Acteur de premier plan, Michael Lonsdale a eu, depuis les années 50, une carrière exemplaire au service d’un théâtre souvent d’avant-garde à Paris, ce qui lui a permis d’avoir des liens forts avec les grands auteurs de notre temps : Becket, Duras, Ionesco, Anouilh… Au cinéma, il a accepté une variété inouïe de rôles dans des films français ou anglo-saxons. Il est aussi un metteur en scène de théâtre à succès et encore un peintre exigeant qui expose de temps à autre. Le ton de sa voix est inimitable et il s’est laissé recruter pour d’innombrables lectures publiques ou enregistrées ou « voix off », pour des entreprises culturelles ou… spirituelles…
Car, baptisé à l’âge de 22 ans en 1953 dans l’Église catholique, Michael Lonsdale, qui a vécu de près le phénomène du Renouveau charismatique dans les années 70 et 80, est, pour beaucoup, un repère dans la foi. Peut-être encore plus depuis qu’il a interprété Frère Luc, l’un des martyrs de Tibhirine, dans le film de Xavier Beauvois, Des Hommes et des Dieux. Ce n’est pas un Père de l’Église pour autant et il fait parfois preuve d’une indépendance qui frise l’originalité. Peut-être la dissidence ? C’est justement ce qui le rend accessible. On lui demande le secret de sa sérénité face aux épreuves de la vie ou bien comment il fait pour prier…
Mais comme Michael Lonsdale est d’un caractère réservé et qu’on ne peut pas répondre à toutes les sollicitations, même s’il n’a pas été avare de sa présence en de nombreuses rencontres, il a fini par répondre dans des livres, d’abord à base d’entretiens, puis dans des œuvres plus personnelles. C’est, dit-il, une chose qu’il n’avait pas imaginée : que ses livres suscitent autant de réactions, fassent visiblement autant de bien. Il vient donc de se remettre à l’ouvrage et, sous un beau titre 1 figure un sous-titre – Petit traité d’espérance – qui laisse percevoir la volonté, le grand âge venu, de transmettre une sagesse, peut-être une méthode.
Bien sûr, de méthode, il n’y a pas vraiment. Car la vie de Michael Lonsdale est unique, étonnante. Tout le monde ne peut pas, par exemple, descendre à la fois du duc de Morny et de Talleyrand « par la cuisse gauche ». Mais il y a une manière d’accepter ce que la vie nous propose valable pour tout homme en quête du bonheur. Chacun pourra tirer profit pour lui-même de cette suite de souvenirs très personnels, d’hommages à certains de ceux qui ont donné à Michael Lonsdale sa chance de devenir ce qu’il est, tous ceux qui l’ont « guidé vers l’amour ». Par exemple le fameux père Régamay, son père spirituel, dominicain promoteur du renouveau de l’art religieux en France.
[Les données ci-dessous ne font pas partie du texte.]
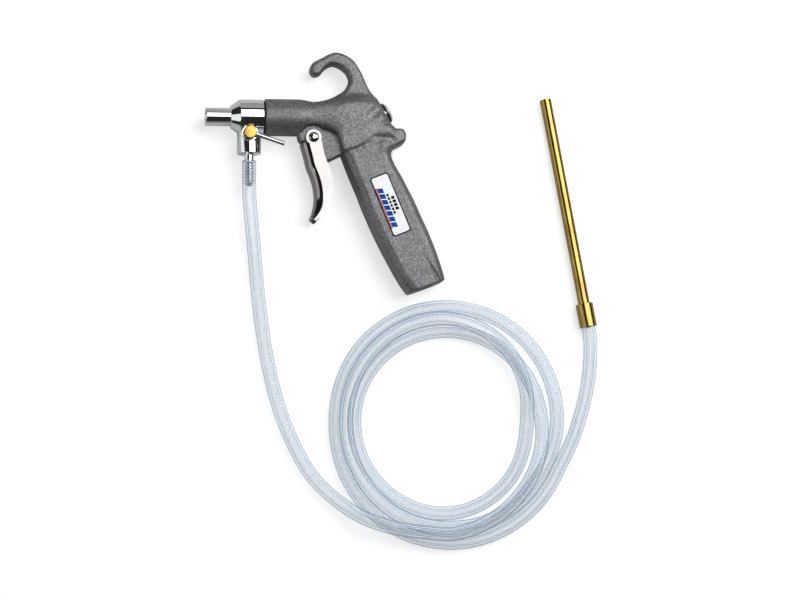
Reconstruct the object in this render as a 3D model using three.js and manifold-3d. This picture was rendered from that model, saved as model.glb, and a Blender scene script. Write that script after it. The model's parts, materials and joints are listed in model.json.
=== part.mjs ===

Mais aussi les autres, à qui il a fini par savoir pardonner…
Ceux qui suivent l’artiste depuis longtemps ont déjà entendu la plupart des anecdotes ici rapportées et même les réflexions plus théoriques et infiniment intelligentes sur son art. Mais cet essai de 160 pages n’est pas de trop, car l’auteur a trouvé un rythme d’écriture très séduisant. On reconnaît le peintre qui dépose les couleurs par petites touches. Qu’on soit convaincu ou non des idées exprimées, on ne peut pas rester insensible à ce style allègre qui pulvérise la morosité au fur et à mesure de la lecture. Cerise sur le gâteau, le court et dernier chapitre « Petites confidences sur ma prière », qui justifierait presque tout l’essai et, en tout cas, l’illustre magnifiquement.